December 7, 2023
JAKARTA – With the policymakers having wrapped up their deliberations on the second revision to the Electronic Information and Transaction (ITE) Law without meaningful public consultation, we will likely continue to live under an illiberal cyberlaw.
It is concerning that members of the executive and legislative bodies have chosen to keep their discussions of the important bill from public scrutiny. As we become more reliant on digital technology to do our daily tasks, which has turned all of us into netizens, it is only fair that we have a say in the making of the rule of law in cyberspace.
It is feared that the bill maintains certain provisions that are inimical to online freedom, further intensifying the illiberal nature of digital governance. This is the case even when the policymakers claimed that the revision was being made to respond to public demands that the current law be made less draconian.

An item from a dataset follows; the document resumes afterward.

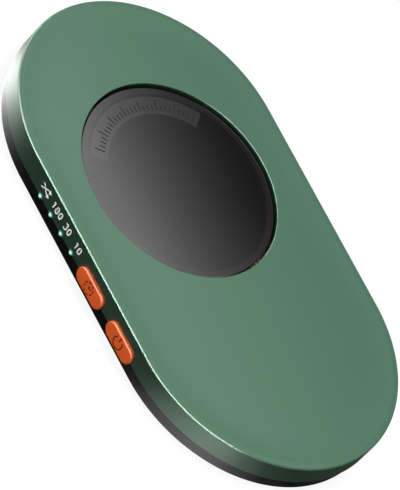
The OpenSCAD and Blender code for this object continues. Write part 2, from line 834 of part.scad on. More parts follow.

For more than a decade, the ITE Law has been a major threat to our civil liberties. It is basically the digital incarnation of the colonial defamation law, known the haatzai artikelen, a rubber law that served the interests of the elite at the expense of the population, particularly those deemed to challenge their political hegemony. Its efficacy as a tool of repression is comparable to the lèse-majesté law in Thailand, one of the countries with the lowest score of online freedom in the region.
As we write this editorial, two human rights activists are facing years of prison time for expressing their critical opinion of a senior cabinet minister on YouTube. Their case is a textbook example of how the current cyberlaw is nothing but a political weapon to silence critical opinions. We must revoke these kinds of provisions from the law.
The policymakers may have decided to revoke the provisions on online defamation from the law, as they will soon be regulated under the newly revised Criminal Code. However, activists are concerned that the bill would still contain some provisions that could be used to restrict freedom of expression in the digital sphere.
The problem is that the deliberations were mostly conducted behind closed doors. Neither lawmakers nor government officials, as we have reported earlier, disclosed any details about which provisions were changed in the amendment.
All we know is that they changed 14 articles in the law, including the ones used to prosecute online critics, and added five new ones. However, this does not mean that the law would abolish any provisions related to online censorship, given that our cyberspace is still littered with defamatory, inflammatory and pornographic content.
Several earlier drafts of the bill contained stipulations expanding the government’s authority in moderating online content deemed unlawful or injurious to public order and terminating internet access to it. The government will also be granted the power to instruct electronic service providers to conduct content moderation for information considered “threatening the people’s safety or public health”.
Furthermore, another version of the draft amendment mandates an expansion of the ministry’s civil investigators’ (PPNS) authority to freeze social media accounts, as well as bank and electronic money accounts of sites that violate the law. It remains unclear if there are clear provisions within the bill that could serve as safeguards against abuse.
The House of Representatives is expected to approve the revisions in the next plenary session, giving little window for civil society groups to bring their case against the potentially illiberal provisions in the bill. This is a law-making tactic that we have repeatedly condemned as undemocratic — the policymakers enacting legislation concerning the public without consulting the public. They claimed that they wanted to have “a clearer mind in deliberating the revision”, and would likely repeat the same old suggestion that the public could still challenge the law at the Constitutional Court.
It appears that radical pragmatism is so pervasive among public officials that we wonder if we still have a legal avenue to hold our policymakers accountable, even on matters that would directly affect our daily lives. This problem cannot go on.
The House must postpone the passing of the new cyberlaw and ensure that the public is adequately consulted concerning its critical substance. We cannot have another illiberal cyberlaw, especially not when our democracy is gradually withering.